Emit the exact text of every line from the line with "music_rest()" to the line with "points = [vertex.co", both ends included. No other output is expected.

## Stored data
>>>>>

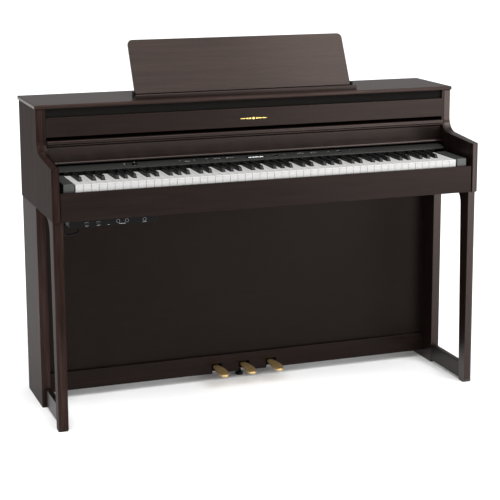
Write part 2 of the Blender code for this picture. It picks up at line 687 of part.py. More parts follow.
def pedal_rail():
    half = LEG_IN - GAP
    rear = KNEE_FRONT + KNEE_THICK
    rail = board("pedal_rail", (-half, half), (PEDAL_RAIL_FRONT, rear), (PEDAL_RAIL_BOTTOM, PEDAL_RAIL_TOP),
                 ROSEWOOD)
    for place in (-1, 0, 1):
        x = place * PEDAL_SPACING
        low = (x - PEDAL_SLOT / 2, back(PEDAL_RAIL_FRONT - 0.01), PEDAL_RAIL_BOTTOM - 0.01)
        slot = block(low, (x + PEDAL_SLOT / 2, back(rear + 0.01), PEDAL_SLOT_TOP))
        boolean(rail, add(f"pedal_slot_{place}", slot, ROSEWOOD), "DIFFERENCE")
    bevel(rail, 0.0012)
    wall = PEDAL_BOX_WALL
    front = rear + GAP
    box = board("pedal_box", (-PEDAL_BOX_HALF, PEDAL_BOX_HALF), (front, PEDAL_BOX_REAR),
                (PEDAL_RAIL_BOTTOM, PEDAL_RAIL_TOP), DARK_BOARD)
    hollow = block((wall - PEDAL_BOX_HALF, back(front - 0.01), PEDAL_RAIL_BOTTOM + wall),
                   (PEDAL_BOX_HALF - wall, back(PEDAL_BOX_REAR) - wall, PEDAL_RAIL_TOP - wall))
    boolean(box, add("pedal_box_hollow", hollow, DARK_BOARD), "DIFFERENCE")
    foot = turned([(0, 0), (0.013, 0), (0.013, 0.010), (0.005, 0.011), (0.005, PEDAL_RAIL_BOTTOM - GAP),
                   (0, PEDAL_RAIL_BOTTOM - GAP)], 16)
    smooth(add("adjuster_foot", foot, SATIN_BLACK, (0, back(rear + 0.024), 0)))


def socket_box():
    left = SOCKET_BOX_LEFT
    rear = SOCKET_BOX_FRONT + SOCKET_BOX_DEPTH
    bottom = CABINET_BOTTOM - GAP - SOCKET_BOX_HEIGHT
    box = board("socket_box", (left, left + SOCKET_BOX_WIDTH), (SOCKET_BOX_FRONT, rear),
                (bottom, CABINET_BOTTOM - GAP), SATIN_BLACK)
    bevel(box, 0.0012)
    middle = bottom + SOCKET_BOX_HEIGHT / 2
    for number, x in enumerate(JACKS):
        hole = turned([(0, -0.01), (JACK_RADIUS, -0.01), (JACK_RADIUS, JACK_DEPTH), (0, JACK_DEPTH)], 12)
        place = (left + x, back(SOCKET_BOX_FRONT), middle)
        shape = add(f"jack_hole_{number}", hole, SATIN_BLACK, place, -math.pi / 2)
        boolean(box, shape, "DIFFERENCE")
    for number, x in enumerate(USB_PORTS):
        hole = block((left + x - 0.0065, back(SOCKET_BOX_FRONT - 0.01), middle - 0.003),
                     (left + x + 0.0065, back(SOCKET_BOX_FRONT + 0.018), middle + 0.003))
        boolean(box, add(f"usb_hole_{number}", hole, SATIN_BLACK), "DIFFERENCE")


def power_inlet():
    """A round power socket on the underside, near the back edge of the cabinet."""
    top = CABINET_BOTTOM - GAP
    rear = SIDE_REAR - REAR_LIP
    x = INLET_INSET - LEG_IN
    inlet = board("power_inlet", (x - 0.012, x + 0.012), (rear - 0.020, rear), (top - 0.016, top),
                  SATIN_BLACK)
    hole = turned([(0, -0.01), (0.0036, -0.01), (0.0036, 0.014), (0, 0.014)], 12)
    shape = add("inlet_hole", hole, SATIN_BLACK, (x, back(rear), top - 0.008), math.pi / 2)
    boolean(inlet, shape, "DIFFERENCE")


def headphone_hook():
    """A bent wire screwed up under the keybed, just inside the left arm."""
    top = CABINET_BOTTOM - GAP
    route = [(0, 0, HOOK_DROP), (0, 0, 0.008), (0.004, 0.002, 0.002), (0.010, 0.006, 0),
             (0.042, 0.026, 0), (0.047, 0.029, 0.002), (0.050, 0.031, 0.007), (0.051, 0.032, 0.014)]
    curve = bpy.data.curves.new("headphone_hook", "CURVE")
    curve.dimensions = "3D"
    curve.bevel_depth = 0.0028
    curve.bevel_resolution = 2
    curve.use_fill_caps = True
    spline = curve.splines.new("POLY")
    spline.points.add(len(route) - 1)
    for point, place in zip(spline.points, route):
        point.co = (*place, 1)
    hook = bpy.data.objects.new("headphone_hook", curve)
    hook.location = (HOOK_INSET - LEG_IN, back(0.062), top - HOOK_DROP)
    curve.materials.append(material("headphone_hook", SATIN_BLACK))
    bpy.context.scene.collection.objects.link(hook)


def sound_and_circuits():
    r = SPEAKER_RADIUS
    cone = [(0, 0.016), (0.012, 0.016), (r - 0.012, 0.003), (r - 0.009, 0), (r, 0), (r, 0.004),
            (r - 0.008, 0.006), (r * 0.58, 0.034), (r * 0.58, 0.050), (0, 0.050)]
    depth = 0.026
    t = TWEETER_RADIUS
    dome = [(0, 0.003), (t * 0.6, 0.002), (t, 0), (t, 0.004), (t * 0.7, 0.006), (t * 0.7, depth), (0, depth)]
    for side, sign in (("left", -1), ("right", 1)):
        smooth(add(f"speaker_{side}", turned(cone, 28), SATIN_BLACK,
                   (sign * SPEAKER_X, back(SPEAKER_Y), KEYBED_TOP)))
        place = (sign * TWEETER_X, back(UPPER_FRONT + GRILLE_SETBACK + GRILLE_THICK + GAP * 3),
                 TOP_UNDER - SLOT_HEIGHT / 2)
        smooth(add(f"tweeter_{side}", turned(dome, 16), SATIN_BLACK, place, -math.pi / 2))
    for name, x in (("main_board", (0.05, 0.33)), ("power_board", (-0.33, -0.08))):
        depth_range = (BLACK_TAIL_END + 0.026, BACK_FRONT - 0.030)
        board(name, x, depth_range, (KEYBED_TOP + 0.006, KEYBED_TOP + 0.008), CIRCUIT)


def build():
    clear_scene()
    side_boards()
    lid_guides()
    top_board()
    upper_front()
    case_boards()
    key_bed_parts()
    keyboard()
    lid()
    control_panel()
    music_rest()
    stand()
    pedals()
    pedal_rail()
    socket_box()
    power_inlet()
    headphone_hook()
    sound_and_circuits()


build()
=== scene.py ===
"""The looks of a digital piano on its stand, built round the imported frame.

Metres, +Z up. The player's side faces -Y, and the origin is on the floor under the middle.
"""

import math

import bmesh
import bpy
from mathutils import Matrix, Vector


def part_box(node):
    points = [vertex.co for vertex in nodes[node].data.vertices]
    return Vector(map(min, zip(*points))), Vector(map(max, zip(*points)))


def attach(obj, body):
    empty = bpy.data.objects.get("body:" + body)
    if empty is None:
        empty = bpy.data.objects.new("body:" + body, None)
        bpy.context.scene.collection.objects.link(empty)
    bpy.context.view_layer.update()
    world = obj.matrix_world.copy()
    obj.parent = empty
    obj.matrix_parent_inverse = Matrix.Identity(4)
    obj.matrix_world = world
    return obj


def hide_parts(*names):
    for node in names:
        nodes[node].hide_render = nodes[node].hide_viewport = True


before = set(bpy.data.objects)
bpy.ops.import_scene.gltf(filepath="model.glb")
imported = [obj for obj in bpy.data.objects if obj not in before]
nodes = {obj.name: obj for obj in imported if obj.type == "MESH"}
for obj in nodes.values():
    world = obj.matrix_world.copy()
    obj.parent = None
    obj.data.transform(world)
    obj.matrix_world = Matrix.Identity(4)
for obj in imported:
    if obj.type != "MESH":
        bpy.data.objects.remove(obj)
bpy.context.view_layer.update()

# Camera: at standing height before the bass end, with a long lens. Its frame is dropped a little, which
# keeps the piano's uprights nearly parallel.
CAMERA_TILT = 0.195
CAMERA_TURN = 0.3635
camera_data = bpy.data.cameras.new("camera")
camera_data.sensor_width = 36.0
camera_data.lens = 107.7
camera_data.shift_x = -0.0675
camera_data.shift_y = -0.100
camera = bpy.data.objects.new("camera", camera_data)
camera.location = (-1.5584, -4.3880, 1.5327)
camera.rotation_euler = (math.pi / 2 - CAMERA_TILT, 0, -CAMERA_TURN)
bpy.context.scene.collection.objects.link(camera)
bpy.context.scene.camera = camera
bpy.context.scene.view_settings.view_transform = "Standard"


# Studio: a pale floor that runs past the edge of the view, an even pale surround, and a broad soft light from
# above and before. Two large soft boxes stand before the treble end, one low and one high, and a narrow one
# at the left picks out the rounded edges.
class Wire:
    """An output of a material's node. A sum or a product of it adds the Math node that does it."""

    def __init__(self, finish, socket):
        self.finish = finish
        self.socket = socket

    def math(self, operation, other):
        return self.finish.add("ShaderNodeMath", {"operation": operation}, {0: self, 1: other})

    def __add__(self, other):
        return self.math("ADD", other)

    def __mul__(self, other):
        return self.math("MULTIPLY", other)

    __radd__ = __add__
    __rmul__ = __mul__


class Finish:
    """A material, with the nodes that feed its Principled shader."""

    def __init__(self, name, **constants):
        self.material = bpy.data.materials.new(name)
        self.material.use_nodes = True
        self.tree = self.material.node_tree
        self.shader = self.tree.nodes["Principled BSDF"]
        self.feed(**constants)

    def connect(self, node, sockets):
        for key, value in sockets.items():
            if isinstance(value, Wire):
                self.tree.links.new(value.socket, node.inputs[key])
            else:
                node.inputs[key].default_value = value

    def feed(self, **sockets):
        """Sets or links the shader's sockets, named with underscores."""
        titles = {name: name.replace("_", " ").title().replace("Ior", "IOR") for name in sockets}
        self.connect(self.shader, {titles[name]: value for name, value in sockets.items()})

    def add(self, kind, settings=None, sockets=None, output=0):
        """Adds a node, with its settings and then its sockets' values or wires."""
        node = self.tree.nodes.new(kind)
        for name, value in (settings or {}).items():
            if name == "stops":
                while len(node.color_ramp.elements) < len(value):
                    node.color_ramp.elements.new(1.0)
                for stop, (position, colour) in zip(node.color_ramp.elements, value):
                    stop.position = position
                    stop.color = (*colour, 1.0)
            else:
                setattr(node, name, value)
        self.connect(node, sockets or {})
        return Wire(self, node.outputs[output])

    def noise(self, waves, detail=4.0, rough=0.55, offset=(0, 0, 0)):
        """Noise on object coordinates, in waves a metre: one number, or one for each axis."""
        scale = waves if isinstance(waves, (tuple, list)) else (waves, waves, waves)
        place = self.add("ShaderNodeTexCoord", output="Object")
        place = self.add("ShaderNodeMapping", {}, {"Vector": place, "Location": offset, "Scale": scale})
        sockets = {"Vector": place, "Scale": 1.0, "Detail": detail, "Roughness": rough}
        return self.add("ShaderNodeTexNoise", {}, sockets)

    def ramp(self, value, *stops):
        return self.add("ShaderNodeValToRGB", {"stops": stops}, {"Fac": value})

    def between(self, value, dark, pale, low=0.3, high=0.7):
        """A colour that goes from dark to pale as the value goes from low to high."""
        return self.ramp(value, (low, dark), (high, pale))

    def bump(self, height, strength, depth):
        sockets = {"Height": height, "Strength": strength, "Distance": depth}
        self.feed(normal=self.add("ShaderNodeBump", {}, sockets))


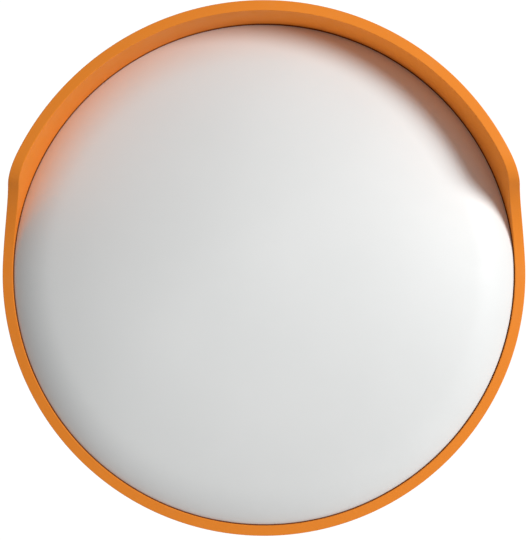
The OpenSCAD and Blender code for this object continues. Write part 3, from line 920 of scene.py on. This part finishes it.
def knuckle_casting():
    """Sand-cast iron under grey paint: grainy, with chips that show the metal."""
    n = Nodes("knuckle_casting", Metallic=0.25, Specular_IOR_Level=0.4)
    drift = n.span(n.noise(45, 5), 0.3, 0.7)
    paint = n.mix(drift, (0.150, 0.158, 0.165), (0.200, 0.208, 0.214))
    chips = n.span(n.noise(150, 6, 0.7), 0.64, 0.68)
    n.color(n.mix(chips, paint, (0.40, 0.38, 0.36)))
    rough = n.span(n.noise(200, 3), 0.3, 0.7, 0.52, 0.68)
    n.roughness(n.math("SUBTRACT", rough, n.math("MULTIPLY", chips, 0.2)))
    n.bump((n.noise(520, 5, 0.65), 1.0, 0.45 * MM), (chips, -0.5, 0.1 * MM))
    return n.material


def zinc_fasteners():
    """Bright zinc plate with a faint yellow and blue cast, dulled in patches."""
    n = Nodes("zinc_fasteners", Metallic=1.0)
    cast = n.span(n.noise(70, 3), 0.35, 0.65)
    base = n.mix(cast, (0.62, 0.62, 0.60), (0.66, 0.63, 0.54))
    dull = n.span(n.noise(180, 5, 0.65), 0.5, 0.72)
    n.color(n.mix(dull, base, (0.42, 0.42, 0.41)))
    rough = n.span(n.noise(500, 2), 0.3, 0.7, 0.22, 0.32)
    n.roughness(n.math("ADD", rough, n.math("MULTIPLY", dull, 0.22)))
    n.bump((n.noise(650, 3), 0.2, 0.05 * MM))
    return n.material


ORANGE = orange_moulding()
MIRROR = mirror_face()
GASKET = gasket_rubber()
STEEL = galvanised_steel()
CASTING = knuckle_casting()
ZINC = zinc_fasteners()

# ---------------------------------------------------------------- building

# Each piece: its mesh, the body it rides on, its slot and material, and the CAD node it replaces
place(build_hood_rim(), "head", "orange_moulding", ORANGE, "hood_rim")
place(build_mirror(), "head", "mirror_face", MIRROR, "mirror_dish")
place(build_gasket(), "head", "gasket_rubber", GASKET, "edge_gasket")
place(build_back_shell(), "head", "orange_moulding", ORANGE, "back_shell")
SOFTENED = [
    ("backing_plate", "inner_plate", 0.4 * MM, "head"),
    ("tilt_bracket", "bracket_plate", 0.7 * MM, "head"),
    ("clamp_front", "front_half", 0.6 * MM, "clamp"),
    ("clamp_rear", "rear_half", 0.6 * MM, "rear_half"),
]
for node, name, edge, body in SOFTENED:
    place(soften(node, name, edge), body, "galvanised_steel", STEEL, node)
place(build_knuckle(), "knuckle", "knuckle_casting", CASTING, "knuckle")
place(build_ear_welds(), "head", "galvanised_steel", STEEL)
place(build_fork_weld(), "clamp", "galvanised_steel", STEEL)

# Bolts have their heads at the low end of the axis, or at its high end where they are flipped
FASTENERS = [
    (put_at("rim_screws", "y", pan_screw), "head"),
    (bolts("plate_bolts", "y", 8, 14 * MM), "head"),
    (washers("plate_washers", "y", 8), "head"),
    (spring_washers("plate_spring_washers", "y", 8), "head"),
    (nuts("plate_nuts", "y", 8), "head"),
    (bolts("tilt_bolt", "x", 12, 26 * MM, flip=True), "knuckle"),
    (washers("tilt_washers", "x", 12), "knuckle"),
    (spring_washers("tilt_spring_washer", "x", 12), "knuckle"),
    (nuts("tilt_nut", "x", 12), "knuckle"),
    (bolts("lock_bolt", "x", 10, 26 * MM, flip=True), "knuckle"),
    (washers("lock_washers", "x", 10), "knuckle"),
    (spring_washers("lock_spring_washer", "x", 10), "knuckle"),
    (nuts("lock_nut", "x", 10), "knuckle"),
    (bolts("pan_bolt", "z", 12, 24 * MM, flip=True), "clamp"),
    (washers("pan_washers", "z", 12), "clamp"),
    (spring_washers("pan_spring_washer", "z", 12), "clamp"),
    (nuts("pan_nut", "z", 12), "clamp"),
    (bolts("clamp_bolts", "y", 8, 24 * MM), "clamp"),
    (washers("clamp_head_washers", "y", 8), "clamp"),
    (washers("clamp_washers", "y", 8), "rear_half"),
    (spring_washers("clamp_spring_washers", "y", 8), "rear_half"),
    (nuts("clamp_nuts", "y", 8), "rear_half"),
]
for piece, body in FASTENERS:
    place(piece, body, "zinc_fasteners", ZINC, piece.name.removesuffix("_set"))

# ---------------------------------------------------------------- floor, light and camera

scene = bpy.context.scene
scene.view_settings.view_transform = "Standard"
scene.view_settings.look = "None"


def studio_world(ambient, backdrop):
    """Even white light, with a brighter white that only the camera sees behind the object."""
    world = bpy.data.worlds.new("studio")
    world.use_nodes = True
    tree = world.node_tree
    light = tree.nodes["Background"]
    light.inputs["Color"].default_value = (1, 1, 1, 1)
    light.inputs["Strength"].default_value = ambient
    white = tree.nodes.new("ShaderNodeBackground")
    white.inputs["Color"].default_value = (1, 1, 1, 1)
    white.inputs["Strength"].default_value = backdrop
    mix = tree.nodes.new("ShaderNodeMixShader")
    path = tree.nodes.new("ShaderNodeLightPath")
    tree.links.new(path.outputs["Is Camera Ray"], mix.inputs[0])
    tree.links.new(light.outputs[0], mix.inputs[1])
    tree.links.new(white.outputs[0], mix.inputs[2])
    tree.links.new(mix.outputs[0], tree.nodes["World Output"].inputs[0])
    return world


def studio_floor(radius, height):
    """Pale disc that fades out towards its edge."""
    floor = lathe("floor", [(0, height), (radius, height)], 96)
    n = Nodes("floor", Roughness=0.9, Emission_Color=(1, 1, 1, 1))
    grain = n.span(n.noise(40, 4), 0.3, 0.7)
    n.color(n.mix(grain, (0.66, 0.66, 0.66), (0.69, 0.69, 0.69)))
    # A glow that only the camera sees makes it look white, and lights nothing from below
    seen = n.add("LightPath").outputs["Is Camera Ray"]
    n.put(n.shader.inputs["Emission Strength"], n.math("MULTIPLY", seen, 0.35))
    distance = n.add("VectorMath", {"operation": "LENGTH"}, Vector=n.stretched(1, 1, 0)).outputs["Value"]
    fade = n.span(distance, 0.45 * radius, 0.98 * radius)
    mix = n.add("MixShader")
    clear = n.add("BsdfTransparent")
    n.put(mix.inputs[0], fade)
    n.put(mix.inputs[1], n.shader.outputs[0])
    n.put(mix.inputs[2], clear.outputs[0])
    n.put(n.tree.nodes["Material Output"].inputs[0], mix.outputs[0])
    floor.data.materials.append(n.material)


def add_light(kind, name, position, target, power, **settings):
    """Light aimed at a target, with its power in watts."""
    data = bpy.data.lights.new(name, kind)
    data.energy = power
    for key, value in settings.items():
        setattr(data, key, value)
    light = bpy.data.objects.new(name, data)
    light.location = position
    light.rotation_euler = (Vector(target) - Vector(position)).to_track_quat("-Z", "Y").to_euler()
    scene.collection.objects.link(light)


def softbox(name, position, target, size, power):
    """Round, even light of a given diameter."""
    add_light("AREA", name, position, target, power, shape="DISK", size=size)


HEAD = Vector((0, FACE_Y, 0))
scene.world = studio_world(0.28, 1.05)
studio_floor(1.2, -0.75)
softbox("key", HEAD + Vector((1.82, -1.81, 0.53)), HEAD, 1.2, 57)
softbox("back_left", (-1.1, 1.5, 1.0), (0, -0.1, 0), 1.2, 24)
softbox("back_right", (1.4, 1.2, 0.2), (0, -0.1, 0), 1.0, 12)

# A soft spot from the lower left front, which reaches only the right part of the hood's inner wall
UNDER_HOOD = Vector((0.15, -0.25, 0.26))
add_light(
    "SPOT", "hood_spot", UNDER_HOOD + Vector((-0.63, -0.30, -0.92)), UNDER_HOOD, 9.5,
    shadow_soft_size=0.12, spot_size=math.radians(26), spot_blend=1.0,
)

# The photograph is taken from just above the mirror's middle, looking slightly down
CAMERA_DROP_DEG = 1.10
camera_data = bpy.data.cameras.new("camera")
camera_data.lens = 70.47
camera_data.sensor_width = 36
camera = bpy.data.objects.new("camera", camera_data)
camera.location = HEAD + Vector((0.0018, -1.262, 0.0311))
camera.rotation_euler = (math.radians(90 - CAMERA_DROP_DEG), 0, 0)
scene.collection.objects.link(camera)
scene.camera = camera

<<<<<

## Written answer
    music_rest()
    stand()
    pedals()
    pedal_rail()
    socket_box()
    power_inlet()
    headphone_hook()
    sound_and_circuits()


build()
=== scene.py ===
"""The looks of a digital piano on its stand, built round the imported frame.

Metres, +Z up. The player's side faces -Y, and the origin is on the floor under the middle.
"""

import math

import bmesh
import bpy
from mathutils import Matrix, Vector


def part_box(node):
    points = [vertex.co for vertex in nodes[node].data.vertices]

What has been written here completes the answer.